The most important thing to do as an SEO beginner is understand how you measure success in SEO.

Keyword rankings are undoubtedly important, but not all of them bring that intrinsic value that revenue and leads do.

There are several metrics you want to pay attention to, such as your organic traffic, keyword positions for high-commercial intent keywords and if these things are moving up or down depending on your changes.

Organic traffic is the purpose of trying to rank in search engines given that it’s a free alternative to pay-per-click advertising (PPC), and as you enhance your overall SEO campaign, write great content and provide an amazing user experience (UX), your organic traffic should increase over time.
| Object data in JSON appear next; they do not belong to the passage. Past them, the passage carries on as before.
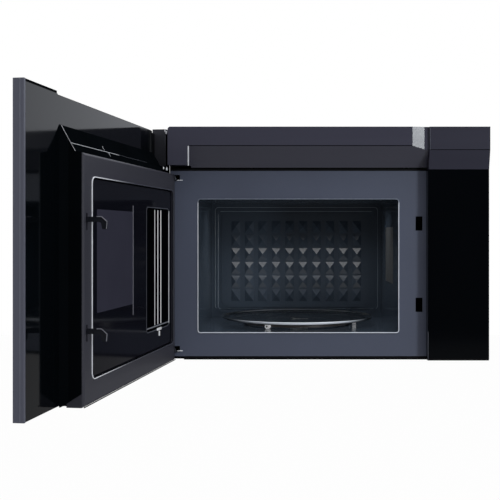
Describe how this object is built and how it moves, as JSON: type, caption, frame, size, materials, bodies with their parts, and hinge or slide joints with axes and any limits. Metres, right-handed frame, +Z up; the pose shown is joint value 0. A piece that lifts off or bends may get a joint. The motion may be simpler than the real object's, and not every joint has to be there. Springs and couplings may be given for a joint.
{
  "type": "over the range microwave",
  "caption": "Over the range microwave with a full-width side-hinged door, turntable oven, side controls in the door and a vent hood underneath.",
  "frame": {"origin": "centre of the rear face, which hangs on the wall", "axes": "+Z up, +X to the right as seen from the front, front towards -Y; the door is at rest open at the left, as in the picture"},
  "size_m": [0.7285, 0.9335, 0.442],
  "materials": {
    "case_paint": "satin dark grey paint",
    "frame_enamel": "gloss blue-grey enamel",
    "cavity_enamel": "gloss blue-grey enamel",
    "trim_finish": "satin dark slate",
    "housing_black": "gloss black",
    "pan_black": "satin black paint",
    "zinc_steel": "zinc plated",
    "charcoal": "loose black granules behind mesh",
    "mica": "grey-beige mica sheet",
    "magnetron_steel": "bare",
    "core_steel": "varnished laminations",
    "capacitor_can": "bare",
    "diode_body": "moulded",
    "bracket_plastic": "natural nylon",
    "switch_plastic": "moulded",
    "circuit_board": "green solder mask",
    "bushing_rubber": "matt",
    "lamp_housing": "white inside",
    "lens_glass": "frosted",
    "motor_steel": "plated",
    "fan_plastic": "moulded",
    "blower_metal": "bare",
    "filter_mesh": "layered mesh",
    "tray_glass": "clear, polished",
    "roller_plastic": "natural",
    "door_outer_glass": "black tinted, gloss",
    "carrier_plastic": "moulded black",
    "door_inner_gloss": "mirror-like dark gloss",
    "end_trim_paint": "satin blue-grey",
    "choke_plastic": "semi-matt grey",
    "film_dark": "dark tinted, gloss",
    "screen_metal": "perforated, black",
    "filler_black": "satin black",
    "latch_plastic": "moulded dark grey",
    "screw_steel": "plated"
  },
  "bodies": {
    "case": {"outer_case": "case_paint", "rear_panel": "case_paint", "base_pan": "pan_black", "front_frame": "frame_enamel", "oven_cavity": "cavity_enamel", "top_trim": "trim_finish", "trim_right_end": "trim_finish", "control_housing": "housing_black", "air_shelf": "pan_black", "charcoal_filter": "charcoal", "hinge_brackets": "zinc_steel", "waveguide": "zinc_steel", "waveguide_cover": "mica", "magnetron": "magnetron_steel", "high_voltage_transformer": "core_steel", "high_voltage_capacitor": "capacitor_can", "high_voltage_diode": "diode_body", "interlock_bracket": "bracket_plastic", "interlock_switches": "switch_plastic", "power_board": "circuit_board", "noise_filter": "circuit_board", "cord_bushing": "bushing_rubber", "thermal_cutouts": "switch_plastic", "oven_lamp": "lamp_housing", "cooling_fan_motor": "motor_steel", "cooling_fan_shroud": "fan_plastic", "blower_motor": "motor_steel", "blower_housings": "zinc_steel", "exhaust_collar": "zinc_steel", "lamp_lens": "lens_glass", "cooktop_lamp": "lamp_housing", "turntable_motor": "motor_steel", "case_screws": "screw_steel"},
    "door": {"door_glass": "door_outer_glass", "door_carrier": "carrier_plastic", "door_back_skin": "door_inner_gloss", "door_end_trim": "end_trim_paint", "door_hinge_cap": "end_trim_paint", "touch_board": "circuit_board", "choke_cover": "choke_plastic", "door_frame": "filler_black", "window_film": "film_dark", "window_screen": "screen_metal", "door_top_filler": "filler_black", "door_side_cover": "filler_black", "door_hinge_plates": "zinc_steel", "door_screws": "screw_steel", "latch_spring": "screw_steel"},
    "latch": {"latch_lever": "latch_plastic"},
    "turntable": {"turntable_tray": "tray_glass", "turntable_coupler": "roller_plastic"},
    "roller_ring_body": {"roller_ring": "roller_plastic"},
    "roller_body_1": {"roller_1": "roller_plastic"},
    "roller_body_2": {"roller_2": "roller_plastic"},
    "roller_body_3": {"roller_3": "roller_plastic"},
    "cooling_fan": {"cooling_fan_blade": "fan_plastic"},
    "blower": {"blower_wheels": "blower_metal"},
    "damper": {"exhaust_damper": "zinc_steel"},
    "left_filter": {"grease_filter_left": "filter_mesh"},
    "right_filter": {"grease_filter_right": "filter_mesh"}
  },
  "joints": [
    {"name": "door_hinge", "type": "hinge", "parent": "case", "child": "door", "pos_m": [-0.293, -0.3484, 0], "axis": [0, 0, 1], "range_deg": [0, 98.3]},
    {"name": "latch_lift", "type": "slide", "parent": "door", "child": "latch", "axis": [0, 0, 1], "range_m": [0, 0.004], "stiffness_N_per_m": 600, "springref_m": -0.008, "deforming": ["latch_spring"]},
    {"name": "tray_spin", "type": "hinge", "parent": "case", "child": "turntable", "pos_m": [-0.057, -0.1845, -0.16], "axis": [0, 0, 1], "continuous": true},
    {"name": "ring_spin", "type": "hinge", "parent": "case", "child": "roller_ring_body", "pos_m": [-0.057, -0.1845, -0.16], "axis": [0, 0, 1], "continuous": true},
    {"name": "roller_1_spin", "type": "hinge", "parent": "roller_ring_body", "child": "roller_body_1", "pos_m": [0.062, -0.1845, -0.1636], "axis": [1, 0, 0], "continuous": true},
    {"name": "roller_2_spin", "type": "hinge", "parent": "roller_ring_body", "child": "roller_body_2", "pos_m": [-0.1165, -0.08144, -0.1636], "axis": [-0.5, 0.866, 0], "continuous": true},
    {"name": "roller_3_spin", "type": "hinge", "parent": "roller_ring_body", "child": "roller_body_3", "pos_m": [-0.1165, -0.28756, -0.1636], "axis": [-0.5, -0.866, 0], "continuous": true},
    {"name": "cooling_fan_spin", "type": "hinge", "parent": "case", "child": "cooling_fan", "pos_m": [0.222, -0.049, -0.022], "axis": [0, -1, 0], "continuous": true},
    {"name": "blower_spin", "type": "hinge", "parent": "case", "child": "blower", "pos_m": [0, -0.089, 0.148], "axis": [1, 0, 0], "continuous": true},
    {"name": "damper_hinge", "type": "hinge", "parent": "case", "child": "damper", "pos_m": [0, -0.05175, 0.2156], "axis": [-1, 0, 0], "range_deg": [0, 75]},
    {"name": "left_filter_slide", "type": "slide", "parent": "case", "child": "left_filter", "axis": [0, 1, 0], "range_m": [0, 0.012]},
    {"name": "right_filter_slide", "type": "slide", "parent": "case", "child": "right_filter", "axis": [0, 1, 0], "range_m": [0, 0.012]}
  ],
  "couplings": [
    {"joint": "ring_spin", "follows": "tray_spin", "ratio": 0.5},
    {"joint": "roller_1_spin", "follows": "tray_spin", "ratio": -11.9},
    {"joint": "roller_2_spin", "follows": "tray_spin", "ratio": -11.9},
    {"joint": "roller_3_spin", "follows": "tray_spin", "ratio": -11.9}
  ]
}
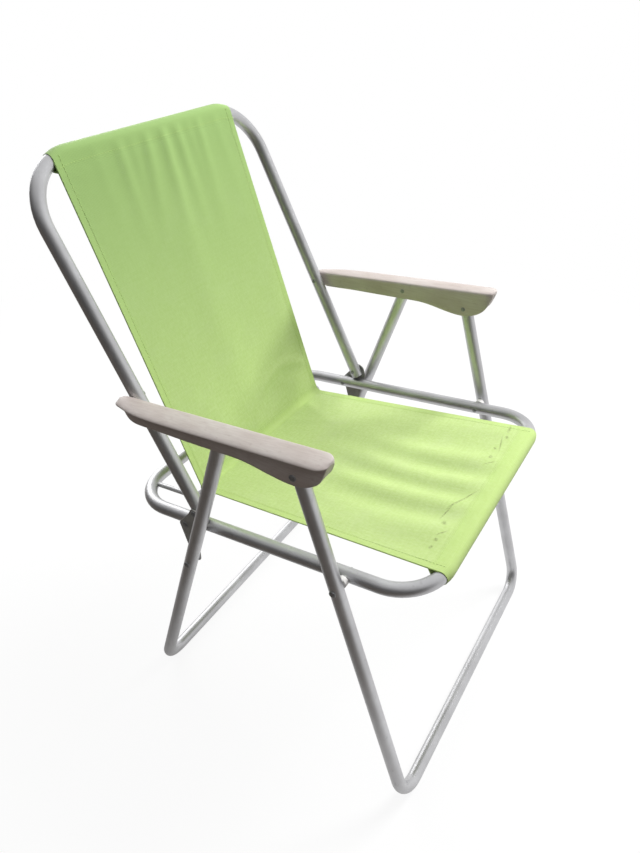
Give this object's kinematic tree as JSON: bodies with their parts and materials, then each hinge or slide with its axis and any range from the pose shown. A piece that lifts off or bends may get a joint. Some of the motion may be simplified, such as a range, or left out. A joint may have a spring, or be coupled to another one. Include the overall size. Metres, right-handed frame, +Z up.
{
  "type": "folding lawn chair",
  "caption": "Folding lawn chair with bent tube frames, scissor legs, flat side brackets, moulded armrests and a mesh sling over the seat and back.",
  "frame": {"origin": "on the floor, at the middle of the chair's footprint box", "axes": "+Z up, -Y the way the sitter faces, +X to the right as seen from the front"},
  "size_m": [0.5024, 0.5638, 0.7714],
  "materials": {
    "frame_coat": "satin silver-grey coat on steel tube",
    "plated_steel": "dull zinc plate",
    "bracket_steel": "dull pressed steel plate",
    "arm_plastic": "moulded off-white plastic, slightly weathered",
    "white_plastic": "moulded white plastic",
    "mesh_cloth": "lime-green vinyl-coated polyester mesh"
  },
  "bodies": {
    "seat": {"seat_frame": "frame_coat", "frame_joiner": "plated_steel", "crease_rod": "frame_coat", "seat_sling": "mesh_cloth", "spacer_left": "white_plastic", "spacer_right": "white_plastic", "seat_rivet_left": "plated_steel", "seat_rivet_right": "plated_steel", "rail_washer_left": "plated_steel", "rail_washer_right": "plated_steel", "rail_rivet_left": "plated_steel", "rail_rivet_right": "plated_steel"},
    "front_legs": {"front_leg_frame": "frame_coat"},
    "armrests": {"armrest_left": "arm_plastic", "armrest_right": "arm_plastic", "arm_front_rivet_left": "plated_steel", "arm_front_rivet_right": "plated_steel", "arm_rear_rivet_left": "plated_steel", "arm_rear_rivet_right": "plated_steel", "arm_back_rivet_head_left": "plated_steel", "arm_back_rivet_head_right": "plated_steel"},
    "brackets": {"bracket_left": "bracket_steel", "bracket_right": "bracket_steel", "leg_washer_left": "plated_steel", "leg_washer_right": "plated_steel", "leg_rivet_left": "plated_steel", "leg_rivet_right": "plated_steel", "back_rivet_left": "plated_steel", "back_rivet_right": "plated_steel"},
    "back": {"back_frame": "frame_coat", "arm_back_rivet_left": "plated_steel", "arm_back_rivet_right": "plated_steel"},
    "rear_legs": {"rear_leg_frame": "frame_coat", "arm_rear_pin_left": "plated_steel", "arm_rear_pin_right": "plated_steel"},
    "sling_back": {"back_sling": "mesh_cloth"}
  },
  "joints": [
    {"name": "front_leg_fold", "type": "hinge", "parent": "seat", "child": "front_legs", "pos_m": [0, -0.15939, 0.363], "axis": [1, 0, 0], "range_deg": [0, 92.2]},
    {"name": "armrest_pivot", "type": "hinge", "parent": "front_legs", "child": "armrests", "pos_m": [0, -0.11099, 0.514], "axis": [1, 0, 0], "range_deg": [-98, 0]},
    {"name": "bracket_pivot", "type": "hinge", "parent": "seat", "child": "brackets", "pos_m": [0, 0.07867, 0.33423], "axis": [1, 0, 0], "range_deg": [-79, 0]},
    {"name": "back_pivot", "type": "hinge", "parent": "brackets", "child": "back", "pos_m": [0, 0.06117, 0.36083], "axis": [1, 0, 0], "range_deg": [0, 190]},
    {"name": "rear_leg_pivot", "type": "hinge", "parent": "brackets", "child": "rear_legs", "pos_m": [0, 0.06493, 0.2841], "axis": [1, 0, 0], "range_deg": [0, 136]},
    {"name": "sling_fold", "type": "hinge", "parent": "seat", "child": "sling_back", "pos_m": [0, 0.10572, 0.331], "axis": [1, 0, 0], "range_deg": [0, 102], "deforming": ["back_sling"]}
  ],
  "couplings": [
    {"joint": "armrest_pivot", "follows": "front_leg_fold", "ratio": -1.0583},
    {"joint": "bracket_pivot", "follows": "front_leg_fold", "ratio": -0.84726},
    {"joint": "back_pivot", "follows": "front_leg_fold", "ratio": 2.05},
    {"joint": "rear_leg_pivot", "follows": "front_leg_fold", "ratio": 1.4681},
    {"joint": "sling_fold", "follows": "front_leg_fold", "ratio": 1.0965}
  ]
}
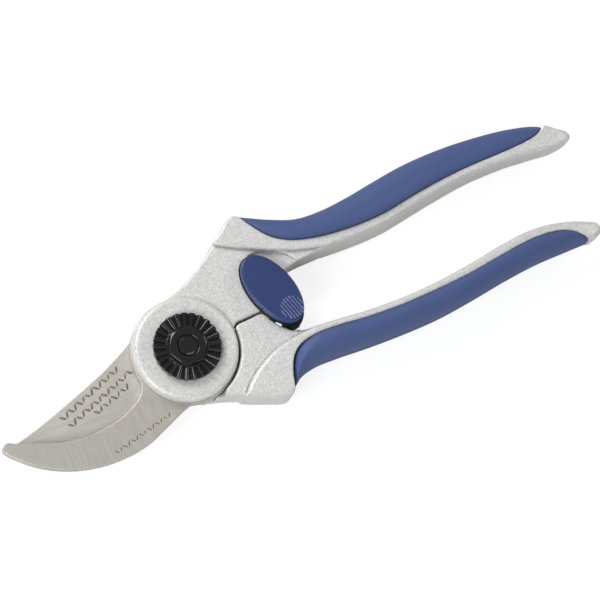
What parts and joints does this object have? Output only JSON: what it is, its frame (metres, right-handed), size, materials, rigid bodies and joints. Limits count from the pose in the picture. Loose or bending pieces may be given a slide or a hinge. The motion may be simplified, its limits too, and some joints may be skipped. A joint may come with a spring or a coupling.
{
  "type": "pruning shears",
  "caption": "Bypass pruning shears with silver cast handles, soft blue grips, a curved hook jaw, a convex blade, a ribbed pivot tension wheel and an oval thumb lock.",
  "frame": {"origin": "on the pivot's axis, in the plane the closed shears lie on, at the outer face of the pivot bolt's head", "axes": "+X towards the handles' ends, +Y towards the upper handle, +Z out of the front face, towards the tension wheel"},
  "size_m": [0.2175, 0.0613, 0.02],
  "materials": {
    "silver_coating": "cast aluminium with a fine sparkle silver coating",
    "blue_grip": "matte moulded rubber",
    "jaw_steel": "satin ground stainless",
    "blade_steel": "satin ground stainless with a hollow-ground edge",
    "screw_steel": "plain steel",
    "bright_steel": "polished steel",
    "bush_bronze": "sintered bronze",
    "black_metal": "black oxide, glossy",
    "black_plastic": "glossy moulded black",
    "blue_plastic": "satin-gloss moulded plastic",
    "spring_steel": "drawn wire"
  },
  "bodies": {
    "upper": {"upper_handle": "silver_coating", "upper_grip": "blue_grip", "hook_jaw": "jaw_steel", "hook_screws": "screw_steel", "pivot_bush": "bush_bronze", "spring_seat_upper": "black_plastic", "main_spring": "spring_steel"},
    "lower": {"lower_handle": "silver_coating", "lower_grip": "blue_grip", "cutting_blade": "blade_steel", "blade_screws": "screw_steel", "pivot_bolt": "black_metal", "pivot_washer": "screw_steel", "wave_washer": "screw_steel", "lock_catch": "bright_steel", "spring_seat_lower": "black_plastic"},
    "adjuster": {"tension_wheel": "black_plastic", "pivot_nut": "black_metal"},
    "lock_lever": {"lock_cap": "blue_plastic", "lock_base": "black_plastic", "lock_pin": "screw_steel", "lock_washer": "screw_steel"}
  },
  "joints": [
    {"name": "pivot", "type": "hinge", "parent": "upper", "child": "lower", "pos_m": [0, 0, 0.009], "axis": [0, 0, -1], "range_deg": [0, 36], "deforming": ["main_spring"]},
    {"name": "wheel_turn", "type": "hinge", "parent": "lower", "child": "adjuster", "pos_m": [0, 0, 0.018], "axis": [0, 0, 1], "continuous": true},
    {"name": "lock_turn", "type": "hinge", "parent": "upper", "child": "lock_lever", "pos_m": [0.0338, 0.0075, 0.015], "axis": [0, 0, 1], "range_deg": [0, 30]}
  ]
}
Tracking keyword positions can also indicate whether or not your changes are leading to success, as the more visibility your website has for searches, the more organic traffic you’ll receive and have a great shot at moving these users to real, paying customers.

Performing SEO in your own time makes it hard to evaluate the return-on-investment (ROI) initially, given that SEO takes time to show any real results.

The important thing to note is that all of your time and effort invested into the right area will pay off immensely, so make sure you put these tips into action over time.

You can track your organic traffic through Google Analytics, so make sure you set up your website through this tracking tool as soon as possible.

In order to track your keyword positions, Google Search Console is a suitable, free tool to use, but you might also want to consider Ahrefs or SEMRush which can provide daily/weekly tracking.

The Wrap Up

SEO can help a business accomplish a number of goals and given the market share and the wide reaching effect of Google, it makes sense to invest your efforts into SEO.

These are some of the most proven tips for SEO beginners and should provide some quick wins if implemented correctly.

As we mentioned earlier, it’s important to view SEO holistically – knowing what users are looking for, great content, solid on-page SEO, scouring for technical issues and tracking your success are all extremely important SEO principles that you should absolutely be paying attention to.